Страх перед Аристотелем, охвативший князей Церкви, был подобен сухому ветру пустыни. В сущности, боялись они не Аристотеля, а Магомета, и это нелепо, потому что куда труднее примирить Аристотеля с Магометом, чем с Христом. Ислам по самой своей сущности – простая вера для простых людей. А никто на свете не мог бы сделать пантеизм простой верой – он для этого и слишком абстрактен, и слишком сложен. Одни верят в Бога; другие, попроще, не верят, но мало кто может просто и без затей принять как Бога лишенный Бога мир. У мусульман Бог не так человечен, как у нас, однако Он более конкретен. Воля Аллаха очень сильна, ее не назовешь намерением или тенденцией. Отвлеченные, философские понятия куда легче согласуются с христианством. Если мусульманин – хороший философ, он – плохой мусульманин. Однако епископы и ученые боялись, как бы Фома и его друзья не стали плохими христианами. Некоторые даже считали их плохими философами. Против Аристотеля были и почтение к Платону, и страх перед Магометом. С высоких кафедр летели анафемы. И одно время казалось, что только два человека в бело-черных одеждах доминиканцев стоят против всех. Но Фома и Альберт стояли твердо.
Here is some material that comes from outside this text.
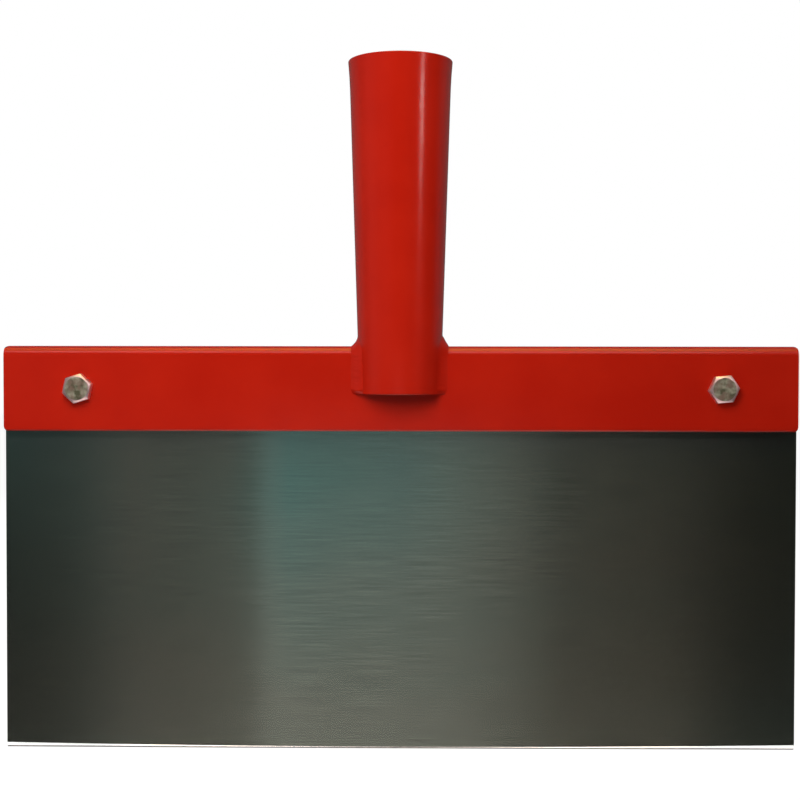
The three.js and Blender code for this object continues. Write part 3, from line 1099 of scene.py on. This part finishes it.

В таких битвах положение часто меняется, большинство становится меньшинством, меньшинство – большинством, и всегда нелегко сказать, когда все переменилось. Два доминиканца стояли одни против всех – и вот уже вся Церковь идет за ними. Мне кажется, перелом произошел тогда, когда Фома и Альберт предстали перед суровым, но справедливым судьей. Этьен Темпье, епископ Парижский, – по-видимому, фанатик, для которого любовь к Аристотелю была почти поклонением Аполлону, – оказался, как на беду, еще и ярым врагом нищенствующих братьев. Однако он был честен, а Фоме только и нужно было, чтобы его выслушал честный, справедливый человек. Вокруг него толклись другие друзья Аристотеля, куда более сомнительные, чем враг его, епископ Парижский. Был среди них Сигер, софист из Брабанта[50], взявший Аристотеля у арабов и пытавшийся доказать, что агностик арабского толка может быть христианином. Были поклонники Абеляра[51], опьяненные юностью XIII века и вином Стагиры. А против них неумолимо стояли хмурые, как пуритане, последователи Августина, для которых разумные Альберт и Фома не так уж отличались от хитроумных мусульманских мудрецов.
Может показаться, что победа Фомы была его личной победой. Он отстоял свои взгляды, хотя, возможно, епископ и осудил после его смерти некоторые из них. Как бы то ни было, Фома убедил почти всех противников, что он такой же хороший католик, как они. Конечно, распри орденов не прекратились. Но если Фома сумел хотя бы в чем-то убедить такого человека, как Темпье, значит, главной распре пришел конец. То, что было понятно немногим, поняли многие: можно изучать Аристотеля и быть добрым христианином. За сценой, в Риме (папа был терпимей епископа) друзья Аквината трудились над переводом Стагирита. Когда его прочитали и поняли, великая греческая философия прочно вошла в христианство. Это называли, не без юмора, крещением Аристотеля.
49
Полумесяц – символ мусульманства, греческий ключ (меандр) – основной узор античного язычества, колесо Будды – один из символов буддизма, обозначающий вечное коловращение бытия.
50
Сигер Брабантский (1235–1281) – один из основателей западноевропейского аверроизма. Сформулировал учение о двойственной истине, согласно которому истина рационального знания может противоречить истине веры. Отрицал бессмертие индивидуальной души. Взгляды Сигера были осуждены Церковью в 1270 и 1277 гг.
51
Абеляр Пьер (1079–1142) – французский философ, один из главных представителей номинализма. Учение Абеляра осуждено собором 1121 г.